The third and last strategy are the return processes, which are rooted in some urban interventions carried out by the local government to boost tourist activity, such as the demolition of flooded houses (1990s) and the construction of a coastal defence (some stretches completed in 2013). The possibility of returning has been conditioned by the possibility to reinvest in the city and get back to deep cultural and historical roots to the place. However, people that chose to return to Miramar has underestimated the possibility of a new flood occurring and, as the first group, they prioritised the investment and economic benefits underlying the return process over the flood possibility.


The policy uptake

Anthropological research, among other academic perspectives, can inform policymakers on previous experiences and trends in the field and contribute to improve the way policymaking is done. Let's say that environmental migration matters on the process but also on properly tackling the causes. While there is an urgent need to prepare concrete plans and contingency programmes for the cases in which resettlement, migration or displacement could happen, the focus should be on avoiding and addressing the underlying processes: disasters and environmental crises.

The design of efficient policies for disaster risk reduction involves understanding local conceptions about disaster risks in a specific context.

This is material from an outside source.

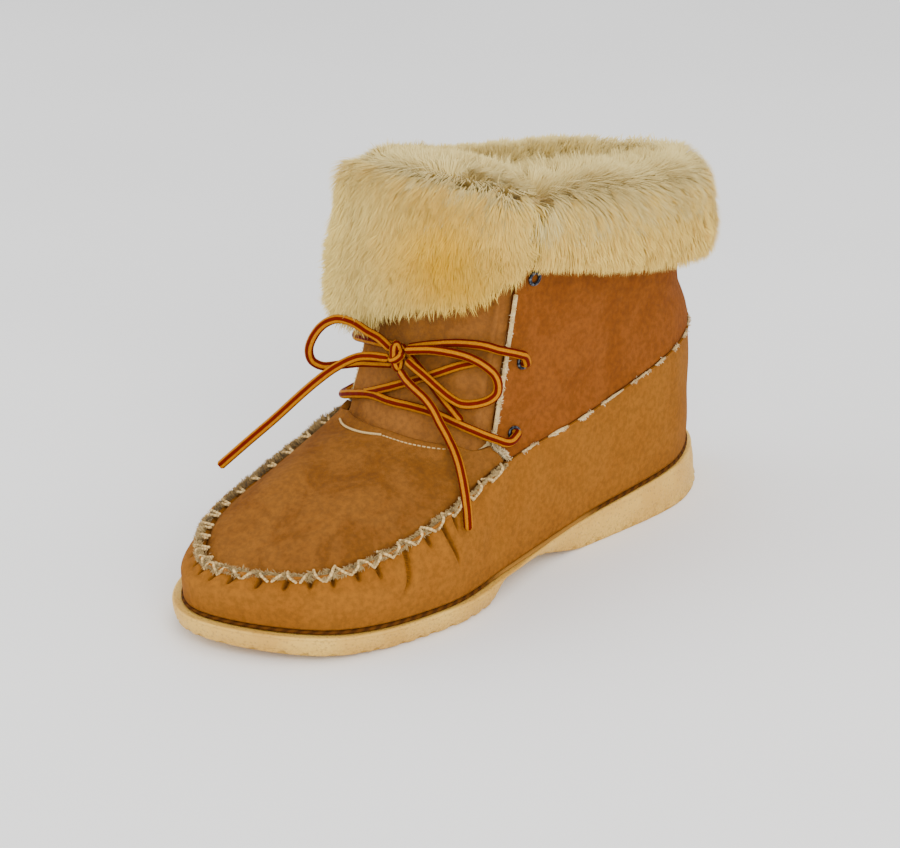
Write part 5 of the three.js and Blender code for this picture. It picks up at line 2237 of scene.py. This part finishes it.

Therefore, the design of disaster risk management policies and territorial development plans should respond to community needs based on a bottom-up, participatory and comprehensive approach. Ultimately, this will contribute to integrate the vision of a common future.

Policies should also aim at creating resilience and develop the ability to use crises to catalyse innovation and enable learning in social diversity. Citizen participation will not only create more capacity to withstand with future shocks but will also help the whole society to properly manage the threats and the conditions of uncertainty (possible future events). Some areas that should be covered include local empowerment, leadership, governance, institutional arrangements in defining policy agendas and public-private partnerships.